The plaintiffs claim that if the view of the defendants is adopted as prohibiting deductions from credits which are represented by notes for money loaned, but as allowing deductions from notes given for services rendered, property purchased, and like debts owing by the debtor to the creditor, section 28 violates the mandate of equality and uniformity declared by section 1 of article 9 of our State constitution. We do not deem it necessary to decide that issue. We prefer to base our decision upon a construction of the section. Section 28 was enacted in 1872. (Laws of 1871-72, p. 1.) Section 24 of the Revenue act was adopted in the same year. It was amended in 1879 inter alia by inserting therein the following sentence: "and in assessing notes, accounts, bonds and moneys, the assessor shall be governed by the same rules of uniformity that he adopts as to value in assessing other personal property," etc. (Laws of 1879, p. 252.) The application of the rule of uniformity to the assessment of notes is not in harmony with the provisions of section 28 that no deductions are granted where the notes are given for "money loaned." Section 27 by express language permits the property owner to deduct from the gross amount of credits the amount of all bona fide debts owing for a consideration received, believed to have been adequate when received. It was evidently the legislative intent to repeal so much of section 28 as purported to forbid deductions from credits for money loaned. Two legislative acts upon the same subject which conflict one with the other cannot stand. Where one is *469 later in point of time it repeals the earlier act by implication.(People v. Illinois Central Railroad Co. 295 Ill. 408; People v.Fisher, 274 id. 116.) Deductions may be made from credits for money loaned.

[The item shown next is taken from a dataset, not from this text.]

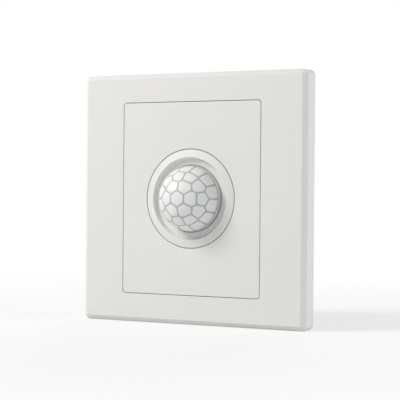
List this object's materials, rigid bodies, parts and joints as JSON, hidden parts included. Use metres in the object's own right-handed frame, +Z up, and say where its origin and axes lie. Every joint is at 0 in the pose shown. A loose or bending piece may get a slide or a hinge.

Lastly, the defendants make the point that the complaints will not lie in the present cases — if the plaintiffs have a remedy it is at law. Notes and accounts are credits and credits are property. Equity will take jurisdiction to restrain the collection of a tax assessed against property which the tax-payer did not own at the time of the levy of the assessment or where the property is assessed at an amount grossly in excess of its true value. Bates v. Parker, 227 Ill. 120; New Haven Clock Co. v.Kochersperger, 175 id. 383; Wabash, St. Louis and Pacific RailwayCo. v. Johnson, 108 id. 11; Allwood v. Cowen, 111 id. 481;Sellars v. Barrett, supra.

There is no evidence in the case to support the charge that the board of review, in levying the assessment, committed a fraud upon the plaintiffs maliciously, intentionally and knowingly. However, the assessment of the credits of the plaintiffs by reason of the refusal to allow the deductions was so greatly in excess of the value of plaintiffs' credits as to amount to constructive fraud. (People v. Wiggins Ferry Co. 357 Ill. 173.) The action of the board of review in increasing the amount of the credits of each plaintiff and in refusing to accord to it the deductions to the extent of its indebtedness as scheduled amounted to the levy of an assessment upon property which it did not own, and the levy was without authority of law. Equity had jurisdiction of the two proceedings.

We find no reversible error in the record, and the respective decrees rendered by the circuit court of Tazewell county are affirmed.